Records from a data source
┌──

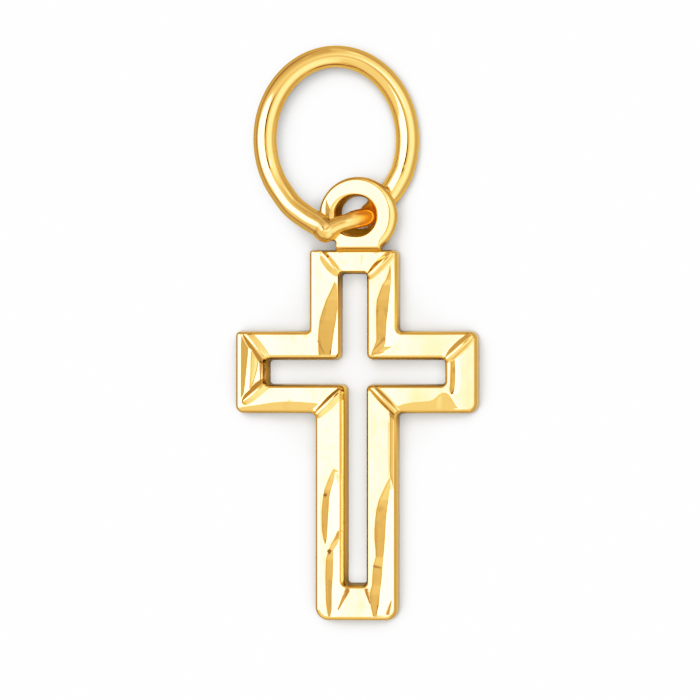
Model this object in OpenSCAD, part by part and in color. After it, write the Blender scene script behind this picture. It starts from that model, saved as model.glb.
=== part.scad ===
// Openwork cross pendant with a flat eyelet and a round jump ring, lying on its back.
// X runs across the arms, Y up the pendant and Z out of its front face. The origin is on the
// surface that it lies on, below the middle of the whole pendant.

/* [Cross outline] */
// Height of the whole pendant, from the cross's bottom edge to the top of the jump ring
pendant_h = 17; // [16.9:0.05:17.1]
// Height of the cross without its eyelet
cross_h = 10.95; // [10.8:0.05:11.1]
// Width across the side arms
cross_w = 7.2; // [6.8:0.05:7.6]
// Height of the side arms' middle line above the bottom edge
arm_y = 7.34; // [7.1:0.02:7.5]
// Width of the side arms, edge to edge
arm_w = 2.45; // [2.3:0.05:2.6]
// Width of the upper arm
upper_w = 2.67; // [2.5:0.01:2.8]
// How far the upper arm stands off the middle line
upper_shift = -0.08; // [-0.1:0.01:0]
// Width of the lower arm
lower_w = 2.47; // [2.4:0.01:2.6]

/* [Frame bars] */
// Width of the four upright bars at the back
upright_bar = 0.96; // [0.85:0.01:1]
// Width of the side arms' long bars
side_bar = 0.875; // [0.8:0.005:0.95]
// Width of the bars that close the side arms
end_bar = 1; // [0.9:0.01:1.1]
// Width of the bar at the top
top_bar = 0.71; // [0.65:0.01:0.8]
// Width of the bar at the bottom
bottom_bar = 1.1; // [1:0.01:1.2]
// How far each side wall leans in from the back to the front
wall_draft = 0.15; // [0.1:0.01:0.16]

/* [Cut faces] */
// Thickness from the back to the crest of the mitre ridges
crest_z = 1.12; // [1:0.02:1.2]
// How far the cut faces lie below the ridges
face_drop = 0.06; // [0.03:0.01:0.1]
// Slope of the ridges' flanks in degrees
flank_angle = 30; // [20:1:45]
// Width of the narrow flat along each ridge's top
crest_w = 0.06; // [0.04:0.01:0.08]

/* [Eyelet] */
// Outer diameter of the eyelet
eyelet_d = 2.3; // [2.2:0.02:2.4]
// Diameter of its hole at the front
hole_front_d = 1.28; // [1.24:0.01:1.3]
// Diameter of its hole at the back
hole_back_d = 1.16; // [1.14:0.01:1.2]
// Height of its back above the surface, which leaves room for the ring's wire
eyelet_z = 0.74; // [0.74:0.01:0.76]
// Thickness of the eyelet
eyelet_t = 0.5; // [0.45:0.01:0.5]
// Width of the neck that joins it to the top bar
neck_w = 1.26; // [1:0.02:1.4]

/* [Jump ring] */
// Thickness of the ring's wire
wire_d = 0.69; // [0.66:0.01:0.69]
// How much thinner the wire is at the top of the ring
wire_thinning = 0.044; // [0:0.002:0.05]
// Width of the ring from one side's wire centre to the other's
ring_w = 4.23; // [4.2:0.01:4.26]
// How much the ring rises from its right side to its left, for each mm across
ring_tilt = 0.2; // [0.18:0.01:0.22]
// Number of flats round the wire
wire_sides = 16; // [10:1:16]
// Rings of points between two points of the route
route_steps = 2; // [1:1:3]

/* [Hidden] */
gold = "gold";

face_z = crest_z - face_drop;
mid_y = pendant_h / 2;
left_x = -cross_w / 2;
right_x = cross_w / 2;
arm_bottom = arm_y - arm_w / 2;
arm_top = arm_y + arm_w / 2;
upper_left = upper_shift - upper_w / 2;
upper_right = upper_shift + upper_w / 2;
lower_left = -lower_w / 2;
lower_right = lower_w / 2;

slot_bottom = arm_bottom + side_bar;
slot_top = arm_top - side_bar;
slot_left = left_x + end_bar;
slot_right = right_x - end_bar;
upper_slot_left = upper_left + upright_bar;
upper_slot_right = upper_right - upright_bar;
lower_slot_left = lower_left + upright_bar;
lower_slot_right = lower_right - upright_bar;
top_slot = cross_h - top_bar;
bottom_slot = bottom_bar;

// Corners of the outline at the back and of the opening inside it, in the same order round the
// frame: a ridge joins the two corners of the same number
OUTER = [
    [upper_left, cross_h], [upper_right, cross_h], [upper_right, arm_top], [right_x, arm_top],
    [right_x, arm_bottom], [lower_right, arm_bottom], [lower_right, 0], [lower_left, 0],
    [lower_left, arm_bottom], [left_x, arm_bottom], [left_x, arm_top], [upper_left, arm_top]
];
INNER = [
    [upper_slot_left, top_slot], [upper_slot_right, top_slot], [upper_slot_right, slot_top],
    [slot_right, slot_top], [slot_right, slot_bottom], [lower_slot_right, slot_bottom],
    [lower_slot_right, bottom_slot], [lower_slot_left, bottom_slot],
    [lower_slot_left, slot_bottom], [slot_left, slot_bottom], [slot_left, slot_top],
    [upper_slot_left, slot_top]
];

// Rounded corners of the outline: x, y, direction of the metal in x and in y, radius at the back
CORNERS = [
    [upper_left, cross_h, 1, -1, 0.2], [upper_right, cross_h, -1, -1, 0.22],
    [right_x, arm_top, -1, -1, 0.25], [right_x, arm_bottom, -1, 1, 0.3],
    [lower_right, 0, -1, 1, 0.36], [lower_left, 0, 1, 1, 0.42],
    [left_x, arm_bottom, 1, 1, 0.25], [left_x, arm_top, 1, -1, 0.2]
];

eyelet_x = 0.07;
eyelet_y = 11.94;
eyelet_round = 0.19;
eyelet_back_round = 0.1;
hole_bevel = 0.12;
neck_bottom = 10.82;
neck_top = 11.4;
neck_back = 0.3;
overlap = 0.3;
corner_edge = 0.02;
past = 0.1;
beyond = 0.01;

wire_r = wire_d / 2;
arc_x = -0.624;
arc_y = 14.195;
arc_a = ring_w / 2;
arc_b = pendant_h - wire_r + wire_thinning / 2 - arc_y;
arc_start = 220;
arc_end = -25;
arc_points = 15;
ring_lean = 0.1;
joint_climb = 0.16;
climb_from = 190;

// The wire's route where it leaves the round and passes through the eyelet, from the right side
// round to the left: x, y and z of its centre and its radius
PASSAGE = [
    [1.03, 12.7, 0.355, 0.345], [0.81, 12.46, 0.335, 0.33], [0.62, 12.3, 0.33, 0.3],
    [0.44, 12.16, 0.43, 0.27], [0.31, 12.06, 0.73, 0.26], [0.19, 11.96, 1.05, 0.25],
    [-0.01, 11.84, 1.37, 0.235], [-0.23, 11.75, 1.52, 0.22], [-0.46, 11.66, 1.57, 0.23],
    [-0.68, 11.56, 1.59, 0.26], [-0.82, 11.46, 1.59, 0.3], [-0.93, 11.6, 1.585, 0.325],
    [-1.131, 11.716, 1.55, 0.345], [-1.452, 11.91, 1.45, 0.345], [-1.835, 12.21, 1.35, 0.345]
];

// A block whose four sides lean by wall_draft over the full thickness: inward if lean is 1,
// outward if it is -1. With extra it runs that much past the back and the crest
module drafted_block(l, r, b, t, lean, extra = 0) {
    slope = lean * wall_draft / crest_z;
    z0 = -extra;
    z1 = crest_z + extra;
    intersection() {
        translate([0, t + 1, 0]) rotate([90, 0, 0]) linear_extrude(t - b + 2)
            polygon([
                [l + slope * z0, z0], [r - slope * z0, z0], [r - slope * z1, z1],
                [l + slope * z1, z1]
            ]);
        translate([l - 1, 0, 0]) rotate([90, 0, 90]) linear_extrude(r - l + 2)
            polygon([
                [b + slope * z0, z0], [t - slope * z0, z0], [t - slope * z1, z1],
                [b + slope * z1, z1]
            ]);
    }
}

// What is taken off one corner of the outline, which leaves it round and leaning like the walls.
// The round part meets the walls at a slight edge
module corner_cut(x, y, dx, dy, r) {
    cx = x + dx * r;
    cy = y + dy * r;
    side = r + overlap;
    slope = wall_draft / crest_z;
    round_r = r + corner_edge;
    translate([0, 0, -past]) difference() {
        translate([dx > 0 ? cx - side : cx, dy > 0 ? cy - side : cy, 0])
            cube([side, side, crest_z + 2 * past]);
        translate([cx, cy, 0]) cylinder(
            h = crest_z + 2 * past, r1 = round_r + slope * past,
            r2 = round_r - slope * (crest_z + past), $fn = 72
        );
    }
}

function unit(v) = v / norm(v);

// One mitre ridge, from beyond the outer corner to beyond the inner one: a bar with sloping flanks
// that stand on the cut faces and a narrow top that runs past the crest
module ridge(k) {
    along = INNER[k] - OUTER[k];
    top = crest_w / 2;
    foot = top + face_drop / tan(flank_angle);
    translate([OUTER[k][0], OUTER[k][1], 0]) rotate([0, 0, atan2(along[1], along[0])])
        translate([-overlap, 0, 0]) rotate([90, 0, 90]) linear_extrude(norm(along) + 2 * overlap)
            polygon([
                [-foot, face_z], [-foot, face_z - past], [foot, face_z - past], [foot, face_z],
                [top, crest_z], [top, crest_z + 2 * past], [-top, crest_z + 2 * past],
                [-top, crest_z]
            ]);
}

// What is taken off above the cut faces, which leaves the ridges standing
module face_cuts() {
    difference() {
        translate([left_x - overlap, -overlap, face_z])
            cube([cross_w + 2 * overlap, cross_h + 2 * overlap, crest_z - face_z + past]);
        for (k = [0 : len(OUTER) - 1]) ridge(k);
    }
}

module frame() {
    difference() {
        union() {
            drafted_block(left_x, right_x, arm_bottom, arm_top, 1);
            drafted_block(upper_left, upper_right, arm_y, cross_h, 1);
            drafted_block(lower_left, lower_right, 0, arm_y, 1);
        }
        drafted_block(slot_left, slot_right, slot_bottom, slot_top, -1, past);
        drafted_block(upper_slot_left, upper_slot_right, arm_y, top_slot, -1, past);
        drafted_block(lower_slot_left, lower_slot_right, bottom_slot, arm_y, -1, past);
        for (c = CORNERS) corner_cut(c[0], c[1], c[2], c[3], c[4]);
        face_cuts();
    }
}

// The flat ring on top of the cross, with its outer edge rounded and its hole a little conical
module eyelet() {
    r = eyelet_d / 2;
    top_z = eyelet_z + eyelet_t;
    translate([eyelet_x, eyelet_y, 0]) rotate_extrude($fn = 96) polygon([
        [hole_back_d / 2, eyelet_z], [r - eyelet_back_round, eyelet_z],
        [r, eyelet_z + eyelet_back_round], [r, top_z - eyelet_round],
        [r - eyelet_round / 3, top_z - eyelet_round / 3], [r - eyelet_round, top_z],
        [hole_front_d / 2, top_z], [hole_back_d / 2, top_z - hole_bevel]
    ]);
}

// The lug that joins the eyelet to the top bar's end wall, clear of the hole
module neck() {
    r = (eyelet_d + hole_front_d) / 4;
    difference() {
        translate([eyelet_x - neck_w / 2, neck_bottom, neck_back])
            cube([neck_w, neck_top - neck_bottom, eyelet_z + eyelet_t - neck_back - beyond]);
        translate([eyelet_x, eyelet_y, -beyond]) cylinder(h = 2, r = r, $fn = 72);
    }
}

module cross() {
    color(gold) translate([0, -mid_y, 0]) union() {
        frame();
        eyelet();
        neck();
    }
}

// The regular part of the ring's route: a round that is a little higher than wide, lies on its
// right side and rises to its left, and climbs a little more towards the joint
function arc_point(t) =
    let (
        r = wire_r - wire_thinning / 2 * pow(max(0, sin(t)), 2),
        climb = max(0, (t - climb_from) / (arc_start - climb_from)),
        rise = ring_tilt * arc_a * (1 - cos(t)) + joint_climb * pow(climb, 2)
    )
    [arc_x + arc_a * cos(t) + ring_lean * rise, arc_y + arc_b * sin(t), r + rise, r];

ROUTE = concat(PASSAGE, [
    for (i = [0 : arc_points - 1])
        arc_point(arc_start + (arc_end - arc_start) * i / (arc_points - 1))
]);

// A smooth curve through four neighbouring points, between the second and the third
function blend(p0, p1, p2, p3, t) =
    let (t2 = t * t, t3 = t2 * t)
    ((2 * p1) + (p2 - p0) * t + (2 * p0 - 5 * p1 + 4 * p2 - p3) * t2
        + (3 * p1 - p0 - 3 * p2 + p3) * t3) / 2;

function around(k) = ROUTE[(k + len(ROUTE)) % len(ROUTE)];

WIRE = [
    for (k = [0 : len(ROUTE) - 1], s = [0 : route_steps - 1])
        blend(around(k - 1), around(k), around(k + 1), around(k + 2), s / route_steps)
];

function place(p) = [p[0], p[1], p[2]];

// One ring of points round the wire, the first of them at its lowest
function wire_ring(k) =
    let (
        n = len(WIRE),
        p = WIRE[k],
        along = unit(place(WIRE[(k + 1) % n]) - place(WIRE[(k + n - 1) % n])),
        across = unit(cross(along, [0, 0, 1])),
        up = cross(across, along)
    )
    [
        for (j = [0 : wire_sides - 1])
            let (a = -90 + 360 * j / wire_sides)
            place(p) + p[3] * (cos(a) * across + sin(a) * up)
    ];

module jump_ring() {
    n = len(WIRE);
    m = wire_sides;
    color(gold) translate([0, -mid_y, 0]) polyhedron(
        points = [for (k = [0 : n - 1]) each wire_ring(k)],
        faces = [
            for (k = [0 : n - 1], j = [0 : m - 1])
                let (a = k * m, b = ((k + 1) % n) * m, q = (j + 1) % m)
                [a + j, a + q, b + q, b + j]
        ]
    );
}

cross();
jump_ring();
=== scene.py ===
# %% [markdown]
# # An openwork gold cross pendant, lying on its back
#
# The real piece is a small cast cross frame whose front is cut with a diamond tool, so that each bar
# has bright flat faces with narrow ridges between them. A flat eyelet stands on its top bar, and a
# round wire jump ring passes through it. The CAD part gives the sizes and the places. This script
# adds what the CAD leaves out: graver cuts, rounded edges, polish and light.
#
# ## The frame
#
# The pendant's overall sizes are read from it. The tables below give places on the pieces in
# millimetres, as a goldsmith would measure them.

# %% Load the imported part
import math

import bmesh
import bpy
import numpy as np
from mathutils import Matrix, Vector, noise


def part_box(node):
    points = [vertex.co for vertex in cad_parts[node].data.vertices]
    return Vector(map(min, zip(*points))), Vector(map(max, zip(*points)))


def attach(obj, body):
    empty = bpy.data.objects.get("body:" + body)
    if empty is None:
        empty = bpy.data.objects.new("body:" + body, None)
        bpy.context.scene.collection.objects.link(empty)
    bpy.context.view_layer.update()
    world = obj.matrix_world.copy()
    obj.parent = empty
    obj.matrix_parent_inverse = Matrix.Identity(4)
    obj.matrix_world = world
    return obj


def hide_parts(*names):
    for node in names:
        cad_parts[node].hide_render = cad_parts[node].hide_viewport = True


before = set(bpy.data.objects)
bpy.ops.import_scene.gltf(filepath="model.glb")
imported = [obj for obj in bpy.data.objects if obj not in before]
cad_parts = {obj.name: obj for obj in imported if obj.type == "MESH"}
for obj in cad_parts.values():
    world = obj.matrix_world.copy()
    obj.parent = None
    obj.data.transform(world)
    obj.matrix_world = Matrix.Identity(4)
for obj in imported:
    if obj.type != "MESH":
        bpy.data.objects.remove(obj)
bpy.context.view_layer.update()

MM = 0.001
scene = bpy.context.scene
cross_low, cross_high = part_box("cross")
ring_low, ring_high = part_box("jump_ring")
print("the cross in mm:", [round(v / MM, 2) for v in cross_high - cross_low])
print("the ring in mm:", [round(v / MM, 2) for v in ring_high - ring_low])

# %% [markdown]
# ## Camera
#
# The pendant is seen almost straight from above, from a little to the right of the middle: the walls
# that face right show, and those that face left hide. A camera without perspective would show all
# such walls alike, so this one is a long lens about 120 mm away, which keeps the small perspective.

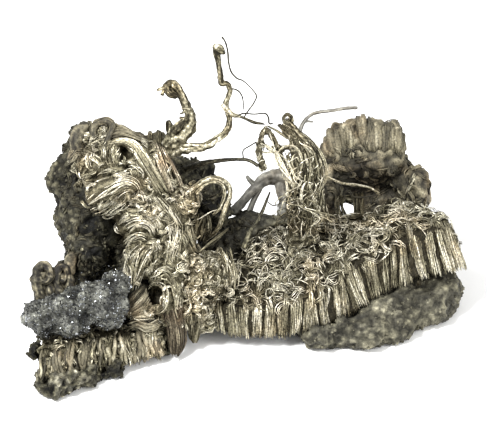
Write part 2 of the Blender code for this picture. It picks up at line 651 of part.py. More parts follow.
def rear_branch():
    parts = [strand(route, size, sides=8) for route, size in REAR_BRANCHES]
    return fuse("rear_branch", parts, "dull silver", DULL_SILVER, 0.24, 300)


# Matrix: the dark rock behind and below

LEFT_ROCK_LUMPS = [
    (-21.4, 27.0, 15.0, 5.0, 7.8, 5.0, 0),
    (-25.4, 31.2, 15.0, 2.5, 2.5, 2.4, 0),
    (-24.2, 33.2, 15.0, 2.2, 1.9, 2.4, 0),
    (-23.2, 25.6, 14.0, 2.3, 4.8, 3.6, 6),
    (-22.0, 21.0, 12.4, 3.0, 4.6, 4.4, 0),
    (-22.0, 36.0, 14.4, 2.5, 3.2, 3.0, 0),
    (-25.4, 16.4, 12.0, 3.0, 3.4, 4.0, 0),
    (-14.0, 31.0, 18.0, 6.2, 6.2, 5.0, 0),
    (-8.2, 31.4, 17.0, 3.6, 2.7, 3.0, 0),
    (-5.4, 32.2, 17.0, 1.8, 1.5, 1.8, 0),
    (-5.2, 29.2, 17.0, 3.0, 2.6, 2.6, 0),
    (-4.8, 26.6, 17.8, 3.2, 2.4, 2.6, 0),
    (-13.0, 22.0, 17.5, 6.6, 8.0, 5.4, 0),
    (-16.0, 14.0, 16.0, 8.0, 6.0, 6.0, 0),
    (-24.2, 12.0, 10.6, 5.4, 5.0, 5.2, 0),
    (-26.0, 2.7, 3.2, 3.2, 3.1, 4.3, -8),
    (-27.1, 6.9, 4.4, 3.0, 2.0, 4.0, 0),
    (-22.6, 4.0, 5.0, 3.2, 2.5, 3.6, 0),
    (-18.9, 4.8, 6.7, 2.5, 2.1, 3.2, 0),
    (-20.0, 7.0, 9.2, 5.0, 3.0, 3.6, -20),
    (-13.6, 8.4, 13.0, 4.6, 3.6, 4.0, 0),
]
RIGHT_ROCK_LUMPS = [
    (9.4, 10.6, 14.6, 2.3, 2.1, 3.2, 0),
    (11.0, 9.5, 13.7, 3.0, 2.9, 4.3, 0),
    (16.0, 10.0, 14.7, 5.2, 3.7, 4.7, 0),
    (21.0, 10.4, 16.0, 3.2, 3.2, 4.1, 0),
    (20.0, 13.4, 18.0, 5.4, 4.2, 5.0, 10),
    (25.6, 13.6, 19.2, 3.6, 3.6, 4.2, 0),
    (27.6, 15.2, 20.8, 3.2, 3.8, 4.1, 10),
    (12.0, 17.0, 22.4, 8.0, 5.4, 5.4, 0),
    (22.5, 17.4, 26.0, 5.6, 3.4, 5.4, 0),
    (17.5, 19.6, 31.0, 7.4, 3.1, 6.4, 0),
    (4.0, 16.0, 20.4, 6.4, 4.6, 4.6, 0),
    (6.0, 24.4, 22.6, 3.0, 2.0, 2.4, 0),
    (-2.2, 22.6, 21.0, 4.6, 3.2, 3.0, 0),
    (1.6, 25.0, 22.2, 3.8, 1.7, 2.4, 0),
    (-3.4, 16.0, 18.0, 4.2, 5.0, 4.2, 0),
]


def left_matrix():
    parts = [blob(*lump) for lump in LEFT_ROCK_LUMPS]
    return fuse("left_matrix", parts, "dark rock", DARK_ROCK, 0.5, 1000, relief=1.7, relief_size=2.2)


def right_matrix():
    parts = [blob(*lump) for lump in RIGHT_ROCK_LUMPS]
    return fuse("right_matrix", parts, "grey rock", GREY_ROCK, 0.5, 760, relief=1.5, relief_size=2.4)


def build():
    for obj in list(bpy.data.objects):
        bpy.data.objects.remove(obj)

    crust = sulphide_crust()
    foot = foot_wall()
    tangle = left_wire_mass()
    band = front_band()
    block = rear_block()
    sheaf = tuft()
    horn = rams_horn()
    knobbed = knobbed_wire()
    stubs = curled_stubs()
    branch = rear_branch()
    left_rock = left_matrix()
    right_rock = right_matrix()
    cross_bar = free_wire("cross_bar_wire", CROSS_BAR_ROUTE, "silver", SILVER)
    loop = free_wire("loop_wire", LOOP_ROUTE, "silver", SILVER, steps=3)
    needle = free_wire("needle_wire", NEEDLE_ROUTE, "silver", SILVER, sides=5)
    rear_wire = free_wire("rear_wire", REAR_WIRE_ROUTE, "dull silver", DULL_SILVER)
    hair = free_wire("hair_wire", HAIR_ROUTE, "dull silver", DULL_SILVER, sides=4)
    shelf_wire = free_wire("shelf_wire", SHELF_WIRE_ROUTE, "silver", SILVER, sides=5)

    keep_clear(foot, [crust], triangles=760)
    keep_clear(tangle, [crust, foot], triangles=1750)
    keep_clear(band, [tangle])
    keep_clear(block, [band], triangles=640)
    keep_clear(stubs, [crust], triangles=330)
    keep_clear(left_rock, [crust, foot, tangle, band, stubs], triangles=1180)
    keep_clear(right_rock, [band, tangle, block, foot, left_rock], triangles=900)
    keep_clear(sheaf, [band], triangles=720)
    keep_clear(horn, [tangle, left_rock], triangles=330)
    keep_clear(knobbed, [tangle, left_rock], [horn], triangles=370)
    keep_clear(cross_bar, [left_rock], [sheaf])
    keep_clear(loop, [tangle, left_rock, right_rock], triangles=300)
    keep_clear(needle, [band, right_rock])
    keep_clear(branch, [block, right_rock, band], [sheaf], triangles=280)
    keep_clear(rear_wire, [block], [branch])
    keep_clear(hair, [], [knobbed])
    keep_clear(shelf_wire, [band], [sheaf])

    for obj in (foot, left_rock, right_rock, block, tangle, band):
        stand_on_table(obj)


build()
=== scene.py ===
import math
import random

import bmesh
import bpy
import numpy as np
from mathutils import Matrix, Vector, noise
from mathutils.bvhtree import BVHTree


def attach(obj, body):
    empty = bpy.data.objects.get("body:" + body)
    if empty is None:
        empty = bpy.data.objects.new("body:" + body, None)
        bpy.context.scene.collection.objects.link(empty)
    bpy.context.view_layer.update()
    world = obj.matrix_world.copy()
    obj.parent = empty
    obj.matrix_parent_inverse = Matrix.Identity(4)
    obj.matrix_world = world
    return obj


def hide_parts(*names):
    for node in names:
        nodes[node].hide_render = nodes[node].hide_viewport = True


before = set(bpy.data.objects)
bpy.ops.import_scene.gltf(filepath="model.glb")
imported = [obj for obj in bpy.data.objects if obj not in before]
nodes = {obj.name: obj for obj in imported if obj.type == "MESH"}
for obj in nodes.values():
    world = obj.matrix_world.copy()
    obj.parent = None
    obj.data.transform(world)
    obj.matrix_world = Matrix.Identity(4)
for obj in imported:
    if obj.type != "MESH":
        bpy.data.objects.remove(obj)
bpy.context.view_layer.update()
scene = bpy.context.scene
mm = 0.001
print("frame loaded:", len(nodes), "nodes")


# where things lie: across, up and away from the eye, in mm, on a sheet seen from 30 degrees above

sheet = {
    "tilt": math.radians(30),
    "eyeDistance": 600.0,
    "eyeLevel": 26.0,
    "middleAcross": 0.35,
    "middleBack": 24.7,
    "pixel": 0.14,  # mm to a pixel of the picture
}
sinTilt, cosTilt = math.sin(sheet["tilt"]), math.cos(sheet["tilt"])


def seen(across, up, away):
    spread = 1 + away / sheet["eyeDistance"]
    rise = sheet["eyeLevel"] + (up - sheet["eyeLevel"]) * spread
    return Vector((
        across * spread - sheet["middleAcross"],
        rise * sinTilt + away * cosTilt - sheet["middleBack"],
        rise * cosTilt - away * sinTilt,
    )) * mm


def sheetOf(point):  # the reverse of seen
    x, y, z = point[0] / mm + sheet["middleAcross"], point[1] / mm + sheet["middleBack"], point[2] / mm
    rise, away = y * sinTilt + z * cosTilt, y * cosTilt - z * sinTilt
    spread = 1 + away / sheet["eyeDistance"]
    return x / spread, sheet["eyeLevel"] + (rise - sheet["eyeLevel"]) / spread, away


eye = seen(0, sheet["eyeLevel"], -sheet["eyeDistance"] + 0.001)
toEye = (seen(0, 26, 0) - seen(0, 26, 10)).normalized()


def smoothPath(points, count):  # a smooth curve through the points, at evenly spaced places
    ends = [points[0], *points, points[-1]]
    dense = []
    for i in range(len(points) - 1):
        a, b, c, d = (np.array(p, float) for p in ends[i : i + 4])
        for k in range(8):
            t = k / 8
            dense.append(0.5 * (2 * b + (c - a) * t + (2 * a - 5 * b + 4 * c - d) * t * t
                + (3 * b - a - 3 * c + d) * t**3))
    dense.append(np.array(points[-1], float))
    dense = np.array(dense)
    run = np.concatenate([[0], np.cumsum(np.linalg.norm(np.diff(dense[:, :2], axis=0), axis=1) + 1e-9)])
    at = np.linspace(0, run[-1], count)
    return np.stack([np.interp(at, run, dense[:, k]) for k in range(dense.shape[1])], 1)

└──

Look through the entries above and quote exactly the lines from the line with "function around(k) = ROUTE[(k" to the line with "zip(*points))), Vector(map(max, zip(*points)))", counting both of those lines.

function around(k) = ROUTE[(k + len(ROUTE)) % len(ROUTE)];

WIRE = [
    for (k = [0 : len(ROUTE) - 1], s = [0 : route_steps - 1])
        blend(around(k - 1), around(k), around(k + 1), around(k + 2), s / route_steps)
];

function place(p) = [p[0], p[1], p[2]];

// One ring of points round the wire, the first of them at its lowest
function wire_ring(k) =
    let (
        n = len(WIRE),
        p = WIRE[k],
        along = unit(place(WIRE[(k + 1) % n]) - place(WIRE[(k + n - 1) % n])),
        across = unit(cross(along, [0, 0, 1])),
        up = cross(across, along)
    )
    [
        for (j = [0 : wire_sides - 1])
            let (a = -90 + 360 * j / wire_sides)
            place(p) + p[3] * (cos(a) * across + sin(a) * up)
    ];

module jump_ring() {
    n = len(WIRE);
    m = wire_sides;
    color(gold) translate([0, -mid_y, 0]) polyhedron(
        points = [for (k = [0 : n - 1]) each wire_ring(k)],
        faces = [
            for (k = [0 : n - 1], j = [0 : m - 1])
                let (a = k * m, b = ((k + 1) % n) * m, q = (j + 1) % m)
                [a + j, a + q, b + q, b + j]
        ]
    );
}

cross();
jump_ring();
=== scene.py ===
# %% [markdown]
# # An openwork gold cross pendant, lying on its back
#
# The real piece is a small cast cross frame whose front is cut with a diamond tool, so that each bar
# has bright flat faces with narrow ridges between them. A flat eyelet stands on its top bar, and a
# round wire jump ring passes through it. The CAD part gives the sizes and the places. This script
# adds what the CAD leaves out: graver cuts, rounded edges, polish and light.
#
# ## The frame
#
# The pendant's overall sizes are read from it. The tables below give places on the pieces in
# millimetres, as a goldsmith would measure them.

# %% Load the imported part
import math

import bmesh
import bpy
import numpy as np
from mathutils import Matrix, Vector, noise


def part_box(node):
    points = [vertex.co for vertex in cad_parts[node].data.vertices]
    return Vector(map(min, zip(*points))), Vector(map(max, zip(*points)))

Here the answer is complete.